If you’ve ever been at a meeting or cocktail party where bitcoin comes up in the conversation, BitCon is required reading. After reading Jeffrey Robinson’s book, you’ll be able to join the conversation with an actual understanding of bitcoins, warts and all, rather than relying solely on vapid news articles and tweets.
The book is extremely critical of bitcoin. But even bitcoin fans owe it to themselves to read the book. Robinson has done his homework, and can’t be written off as somebody who doesn’t understand bitcoin. BitCon explains the fundamentals of bitcoin with easily understood terms and comparisons. In one passage, Robinson sums up how transactions are verified by bitcoin miners:
What the miners do is put each individually identifiable transaction into an unalterable “block”—more computer code—which is then attached to all the other blocks that have come before it, to form a “blockchain.” That’s a public ledger where every transaction is visible and set in stone.
BitCon builds on these descriptions by explaining what bitcoin is and what it isn’t. In terms of the classic definition of money, bitcoin doesn’t meet the criteria of being a medium of exchange or a store of value. Bitcoin is not a reliable store of value because its exchange rates are extremely volatile. Would you feel confident taking out a mortgage in bitcoin?
It is not a medium of exchange because it is rarely used to buy goods and services (except in the dark web for underground purchases). Most of the bitcoins in “circulation” aren’t circulated much. They are held, hoarded, traded, and speculated by individuals hoping that the volatility will swing in their favor. When bitcoins are used for dollar-denominated purchases, fees are added coming and going.

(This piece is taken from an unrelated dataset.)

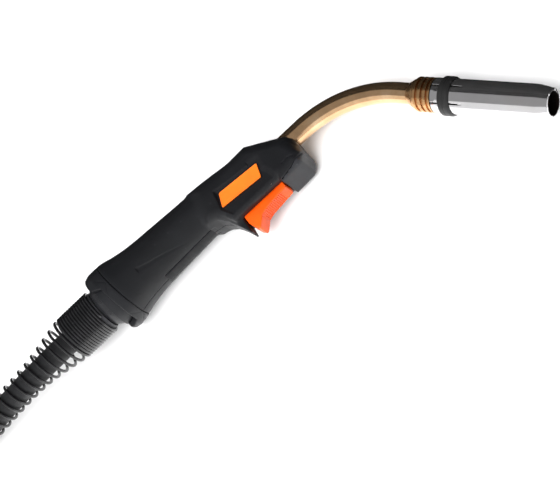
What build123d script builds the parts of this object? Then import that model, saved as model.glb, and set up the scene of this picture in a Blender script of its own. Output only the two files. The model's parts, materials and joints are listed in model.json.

High-profile stories about merchants such as car dealers or universities accepting bitcoin are exaggerated and misleading. Typically, those purchases are cases of a consumer with bitcoin who pay an intermediary bitcoin processor to convert the bitcoins to dollars to pay the merchant. The headlines leave out the bitcoin converters were involved.
Robinson is a delightful curmudgeon. There are several laugh-out-loud lines, which is rare for a nonfiction book about technology and money. BitCon compares bitcoin supporters to a religious cult (and provides several quotes from articles and social media that justify the comparison), referring to them as “The Faithful.” Vocal bitcoin fans on social media are the “Noise Machine.” Whenever news or a comment by a high-profile entrepreneur could be interpreted as favorable to bitcoin, the Noise Machine circulates the story far and wide without context or nuance. When somebody speaks unfavorably about bitcoin, the Noise Machine excoriates them as fools.
Although BitCon takes no prisoners against what Robinson calls “the pretend currency,” he suggests that the enduring and useful aspect of Bitcoin technology will be the blockchain. A decentralized public ledger will have staying power in recordkeeping separate from currency. However, BitCon doesn’t spend too much time justifying this assertion. Many experts are quoted touting blockchain, but the practical advantages of the protocol aren’t fleshed out. That’s the only weakness in an otherwise enjoyable and informative read.